== ENTRIES SUPPLIED

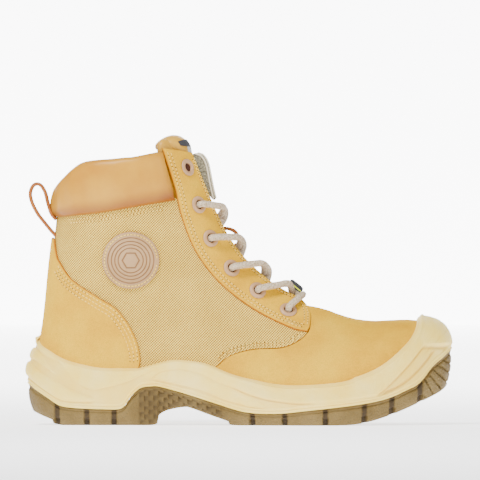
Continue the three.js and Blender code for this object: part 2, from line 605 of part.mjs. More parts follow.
// Free tails of the lace, hanging inside the shaft beside the tongue.
const TAIL_X = -48;
const TAIL_Y = 22;
const AGLET_TOP = 76;
const AGLET_RADIUS = 2;
for (const [side, sign] of [['lateral', 1], ['medial', -1]]) {
  const [u, v] = eyeletPlaces[TOP_USED_EYELET];
  const y = -sign * TAIL_Y;
  const tail = new THREE.CatmullRomCurve3([
    holePoint(TOP_USED_EYELET, sign, -2.8), holePoint(TOP_USED_EYELET, sign, -3.8),
    skin(u, sign * v * 1.16, -6.6), skin(u + 0.06, sign * v * 1.32, -9.6),
    vector(TAIL_X + 2, y * 1.05, 143),
    vector(TAIL_X, y, 130), vector(TAIL_X, y, 104), vector(TAIL_X, y, AGLET_TOP + GAP),
  ], false, 'centripetal');
  addSolid(`lace_end_${side}`, solid(tube(tail, LACE_RADIUS, 16)), BRAID);
  const aglet = new THREE.CylinderGeometry(AGLET_RADIUS, AGLET_RADIUS * 0.9, AGLET_LENGTH, 10);
  aglet.rotateX(Math.PI / 2).translate(TAIL_X, y, AGLET_TOP - AGLET_LENGTH / 2);
  addSolid(`aglet_${side}`, solid(aglet), ENAMEL);
}

// ---------------------------------------------------------------- trim
const BADGE_CENTRE = [-77.6, 117.3];
const BADGE_RADIUS = 20.3;
const BADGE_FACETS = 28;
const circle = Array.from({ length: BADGE_FACETS }, (_, i) => {
  const turn = (2 * Math.PI * i) / BADGE_FACETS;
  return [BADGE_CENTRE[0] + BADGE_RADIUS * Math.cos(turn),
    BADGE_CENTRE[1] + BADGE_RADIUS * Math.sin(turn)];
});
addSolid('badge', layer(GAP + OVERLAY, GAP).intersect(across(circle, -80, 0)), ENAMEL);

// Small cloth tag lying along the lace between the lowest eyelets.
const tagGeometry = new THREE.BoxGeometry(11, 0.8, 4.4);
tagGeometry.rotateY(THREE.MathUtils.degToRad(39)).translate(40, -4, 100);
addSolid('side_tag', solid(tagGeometry), DARK);

// Pull loop at the back: one strap folded into a loop, standing off the collar.
const loopPath = curvePoints([[-134, 138.5], [-138.6, 143.5], [-144.2, 150.5], [-148.3, 158.5],
  [-149.6, 165.5], [-147.2, 171], [-142.8, 171], [-139, 166], [-137.4, 158.5], [-137, 150]], 2);
const strapHalf = 1.2;
const strapSide = (sign) => loopPath.map(([x, z], i) => {
  const [x0, z0] = loopPath[Math.max(i - 1, 0)];
  const [x1, z1] = loopPath[Math.min(i + 1, loopPath.length - 1)];
  const length = Math.hypot(x1 - x0, z1 - z0);
  return [x + (sign * strapHalf * (z1 - z0)) / length, z - (sign * strapHalf * (x1 - x0)) / length];
});
addSolid('pull_loop', across([...strapSide(1), ...strapSide(-1).reverse()], -10, 10), STRAP);

export default boot;
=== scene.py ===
import math

import bmesh
import bpy
import numpy as np
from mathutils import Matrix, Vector
from mathutils.geometry import delaunay_2d_cdt
from mathutils.kdtree import KDTree


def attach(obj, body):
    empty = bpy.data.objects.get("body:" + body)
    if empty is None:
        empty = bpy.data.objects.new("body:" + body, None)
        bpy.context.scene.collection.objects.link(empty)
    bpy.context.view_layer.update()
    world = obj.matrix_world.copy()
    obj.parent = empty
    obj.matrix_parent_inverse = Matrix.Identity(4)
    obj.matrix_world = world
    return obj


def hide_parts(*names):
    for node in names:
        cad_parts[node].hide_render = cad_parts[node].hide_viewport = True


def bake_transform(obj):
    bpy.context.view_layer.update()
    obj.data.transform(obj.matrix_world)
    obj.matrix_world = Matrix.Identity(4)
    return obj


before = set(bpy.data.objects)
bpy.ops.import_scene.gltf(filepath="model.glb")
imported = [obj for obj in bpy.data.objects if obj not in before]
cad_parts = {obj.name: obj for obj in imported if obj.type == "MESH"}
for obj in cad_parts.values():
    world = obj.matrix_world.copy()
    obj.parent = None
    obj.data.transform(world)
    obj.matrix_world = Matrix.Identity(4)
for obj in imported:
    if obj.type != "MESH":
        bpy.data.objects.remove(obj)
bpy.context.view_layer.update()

# The looks of a right-foot lace-up safety boot. Lengths are in millimetres until a mesh is
# made; +X points to the toe, +Y to the inner side of the foot, +Z up. A side-view seam is a
# list of (x, z) points. A place on the upper is (u, v): u runs from the shaft's top to the
# toe tip, v goes round the section, 0 at the front or top, +pi/2 at the outer side.
MM = 0.001
SIDE_SHIFT = 2.5

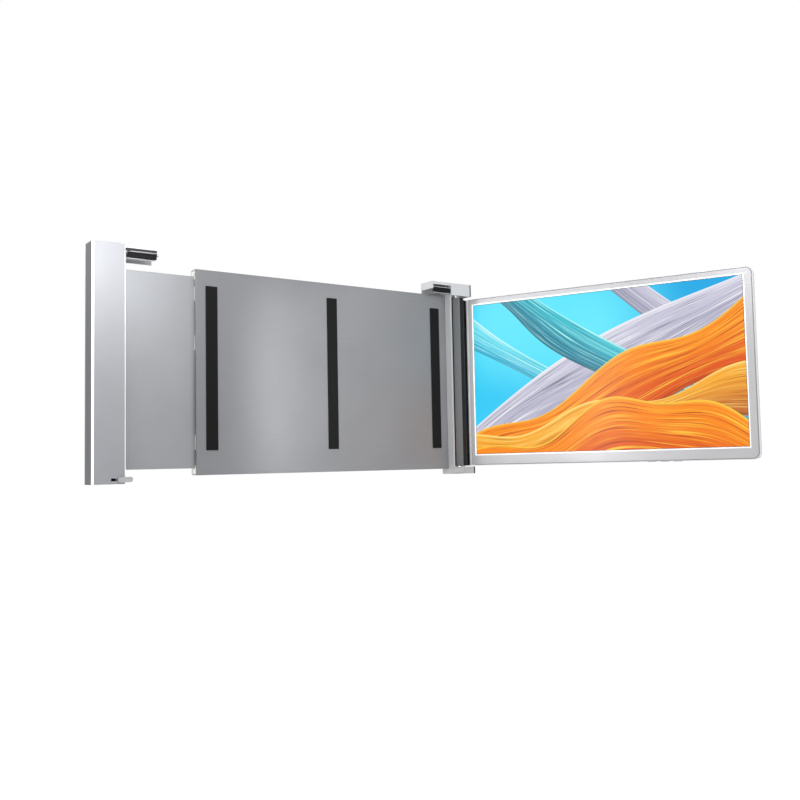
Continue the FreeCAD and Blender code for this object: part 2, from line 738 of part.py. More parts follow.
def tab(side, root, way, length, reach):
    """A sliding hook on the front face that holds the lid's lower corner."""
    low, width = span(root, way, f"{reach} - {length}", reach)
    floor = f"{TAB_Z} - tab_height / 2"
    bar = box(low, f"{FRONT} - tab_gap - tab_proud", floor, width, "tab_proud", "tab_height")
    corners = [("tab_corner", "y", upper, across) for upper in ("z-", "z+") for across in ("x-", "x+")]
    body = rounded(bar, *corners)
    low, width = span(root, way, "-tab_neck_inset - tab_neck_length", "-tab_neck_inset")
    neck = box(
        low,
        f"{FRONT} - tab_gap",
        f"{TAB_Z} - tab_neck_height / 2",
        width,
        "tab_gap + shell_wall + tab_slot_gap",
        "tab_neck_height",
    )
    inner = "-tab_neck_inset - tab_neck_length - tab_foot_margin"
    low, width = span(root, way, inner, "-tab_neck_inset + tab_foot_margin")
    foot = box(
        low,
        f"{FRONT} + shell_wall + tab_slot_gap",
        f"{TAB_Z} - tab_foot_height / 2",
        width,
        "tab_foot_thickness",
        "tab_foot_height",
    )
    keep(join(body, neck, foot), f"bottom_tab_{side}")


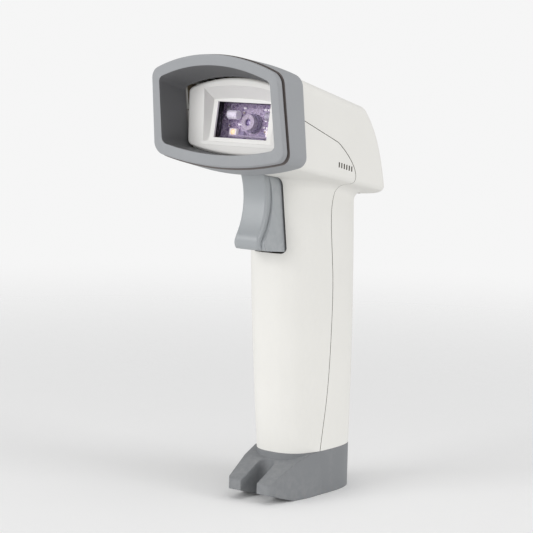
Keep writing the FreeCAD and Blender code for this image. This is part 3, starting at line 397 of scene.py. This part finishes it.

====

EXERCISE BRIEF:
Set all of the entries down again, exactly as they were given.

WORKED ANSWER:
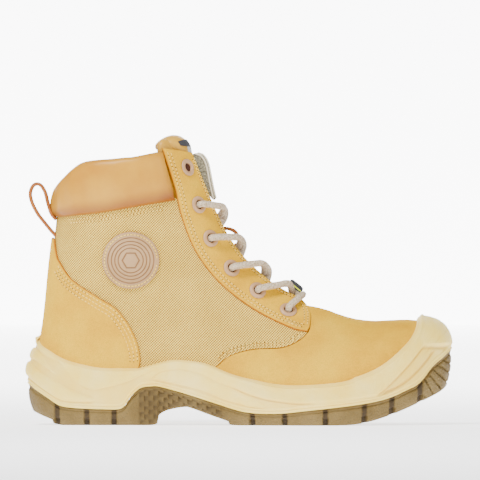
Continue the three.js and Blender code for this object: part 2, from line 605 of part.mjs. More parts follow.
// Free tails of the lace, hanging inside the shaft beside the tongue.
const TAIL_X = -48;
const TAIL_Y = 22;
const AGLET_TOP = 76;
const AGLET_RADIUS = 2;
for (const [side, sign] of [['lateral', 1], ['medial', -1]]) {
  const [u, v] = eyeletPlaces[TOP_USED_EYELET];
  const y = -sign * TAIL_Y;
  const tail = new THREE.CatmullRomCurve3([
    holePoint(TOP_USED_EYELET, sign, -2.8), holePoint(TOP_USED_EYELET, sign, -3.8),
    skin(u, sign * v * 1.16, -6.6), skin(u + 0.06, sign * v * 1.32, -9.6),
    vector(TAIL_X + 2, y * 1.05, 143),
    vector(TAIL_X, y, 130), vector(TAIL_X, y, 104), vector(TAIL_X, y, AGLET_TOP + GAP),
  ], false, 'centripetal');
  addSolid(`lace_end_${side}`, solid(tube(tail, LACE_RADIUS, 16)), BRAID);
  const aglet = new THREE.CylinderGeometry(AGLET_RADIUS, AGLET_RADIUS * 0.9, AGLET_LENGTH, 10);
  aglet.rotateX(Math.PI / 2).translate(TAIL_X, y, AGLET_TOP - AGLET_LENGTH / 2);
  addSolid(`aglet_${side}`, solid(aglet), ENAMEL);
}

// ---------------------------------------------------------------- trim
const BADGE_CENTRE = [-77.6, 117.3];
const BADGE_RADIUS = 20.3;
const BADGE_FACETS = 28;
const circle = Array.from({ length: BADGE_FACETS }, (_, i) => {
  const turn = (2 * Math.PI * i) / BADGE_FACETS;
  return [BADGE_CENTRE[0] + BADGE_RADIUS * Math.cos(turn),
    BADGE_CENTRE[1] + BADGE_RADIUS * Math.sin(turn)];
});
addSolid('badge', layer(GAP + OVERLAY, GAP).intersect(across(circle, -80, 0)), ENAMEL);

// Small cloth tag lying along the lace between the lowest eyelets.
const tagGeometry = new THREE.BoxGeometry(11, 0.8, 4.4);
tagGeometry.rotateY(THREE.MathUtils.degToRad(39)).translate(40, -4, 100);
addSolid('side_tag', solid(tagGeometry), DARK);

// Pull loop at the back: one strap folded into a loop, standing off the collar.
const loopPath = curvePoints([[-134, 138.5], [-138.6, 143.5], [-144.2, 150.5], [-148.3, 158.5],
  [-149.6, 165.5], [-147.2, 171], [-142.8, 171], [-139, 166], [-137.4, 158.5], [-137, 150]], 2);
const strapHalf = 1.2;
const strapSide = (sign) => loopPath.map(([x, z], i) => {
  const [x0, z0] = loopPath[Math.max(i - 1, 0)];
  const [x1, z1] = loopPath[Math.min(i + 1, loopPath.length - 1)];
  const length = Math.hypot(x1 - x0, z1 - z0);
  return [x + (sign * strapHalf * (z1 - z0)) / length, z - (sign * strapHalf * (x1 - x0)) / length];
});
addSolid('pull_loop', across([...strapSide(1), ...strapSide(-1).reverse()], -10, 10), STRAP);

export default boot;
=== scene.py ===
import math

import bmesh
import bpy
import numpy as np
from mathutils import Matrix, Vector
from mathutils.geometry import delaunay_2d_cdt
from mathutils.kdtree import KDTree


def attach(obj, body):
    empty = bpy.data.objects.get("body:" + body)
    if empty is None:
        empty = bpy.data.objects.new("body:" + body, None)
        bpy.context.scene.collection.objects.link(empty)
    bpy.context.view_layer.update()
    world = obj.matrix_world.copy()
    obj.parent = empty
    obj.matrix_parent_inverse = Matrix.Identity(4)
    obj.matrix_world = world
    return obj


def hide_parts(*names):
    for node in names:
        cad_parts[node].hide_render = cad_parts[node].hide_viewport = True


def bake_transform(obj):
    bpy.context.view_layer.update()
    obj.data.transform(obj.matrix_world)
    obj.matrix_world = Matrix.Identity(4)
    return obj


before = set(bpy.data.objects)
bpy.ops.import_scene.gltf(filepath="model.glb")
imported = [obj for obj in bpy.data.objects if obj not in before]
cad_parts = {obj.name: obj for obj in imported if obj.type == "MESH"}
for obj in cad_parts.values():
    world = obj.matrix_world.copy()
    obj.parent = None
    obj.data.transform(world)
    obj.matrix_world = Matrix.Identity(4)
for obj in imported:
    if obj.type != "MESH":
        bpy.data.objects.remove(obj)
bpy.context.view_layer.update()

# The looks of a right-foot lace-up safety boot. Lengths are in millimetres until a mesh is
# made; +X points to the toe, +Y to the inner side of the foot, +Z up. A side-view seam is a
# list of (x, z) points. A place on the upper is (u, v): u runs from the shaft's top to the
# toe tip, v goes round the section, 0 at the front or top, +pi/2 at the outer side.
MM = 0.001
SIDE_SHIFT = 2.5

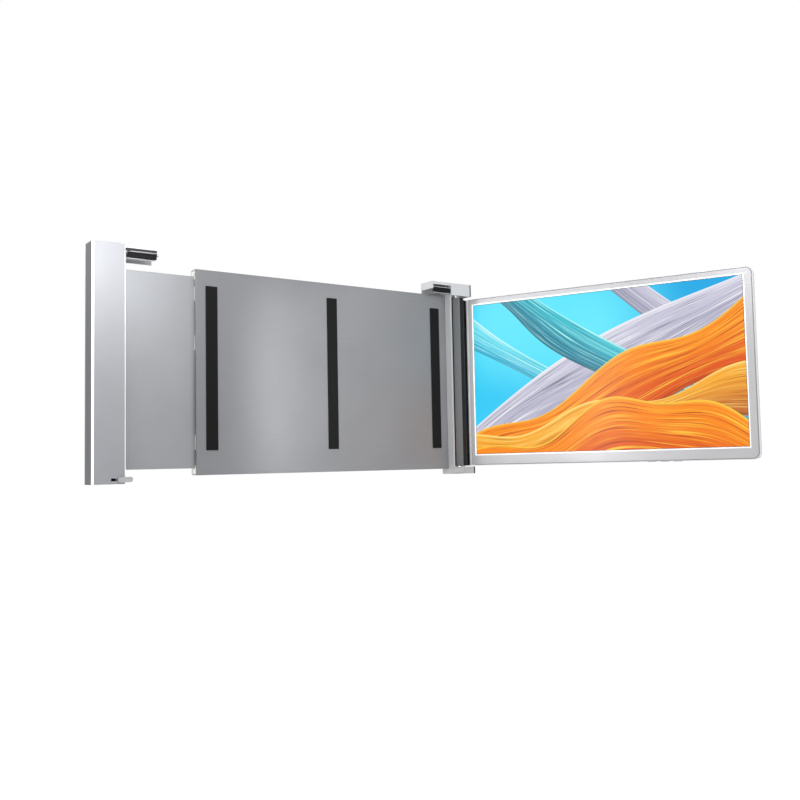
Continue the FreeCAD and Blender code for this object: part 2, from line 738 of part.py. More parts follow.
def tab(side, root, way, length, reach):
    """A sliding hook on the front face that holds the lid's lower corner."""
    low, width = span(root, way, f"{reach} - {length}", reach)
    floor = f"{TAB_Z} - tab_height / 2"
    bar = box(low, f"{FRONT} - tab_gap - tab_proud", floor, width, "tab_proud", "tab_height")
    corners = [("tab_corner", "y", upper, across) for upper in ("z-", "z+") for across in ("x-", "x+")]
    body = rounded(bar, *corners)
    low, width = span(root, way, "-tab_neck_inset - tab_neck_length", "-tab_neck_inset")
    neck = box(
        low,
        f"{FRONT} - tab_gap",
        f"{TAB_Z} - tab_neck_height / 2",
        width,
        "tab_gap + shell_wall + tab_slot_gap",
        "tab_neck_height",
    )
    inner = "-tab_neck_inset - tab_neck_length - tab_foot_margin"
    low, width = span(root, way, inner, "-tab_neck_inset + tab_foot_margin")
    foot = box(
        low,
        f"{FRONT} + shell_wall + tab_slot_gap",
        f"{TAB_Z} - tab_foot_height / 2",
        width,
        "tab_foot_thickness",
        "tab_foot_height",
    )
    keep(join(body, neck, foot), f"bottom_tab_{side}")


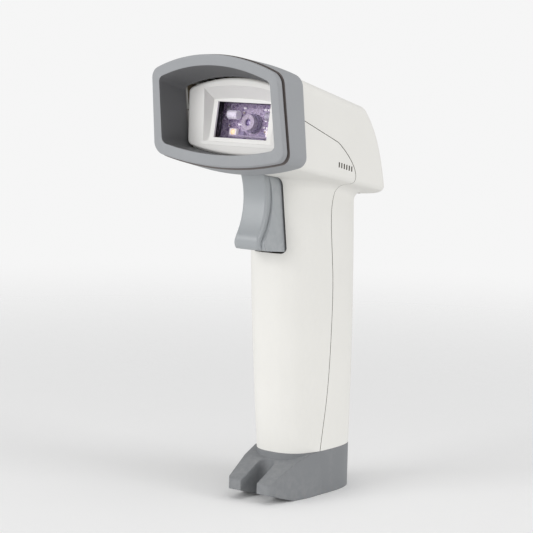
Keep writing the FreeCAD and Blender code for this image. This is part 3, starting at line 397 of scene.py. This part finishes it.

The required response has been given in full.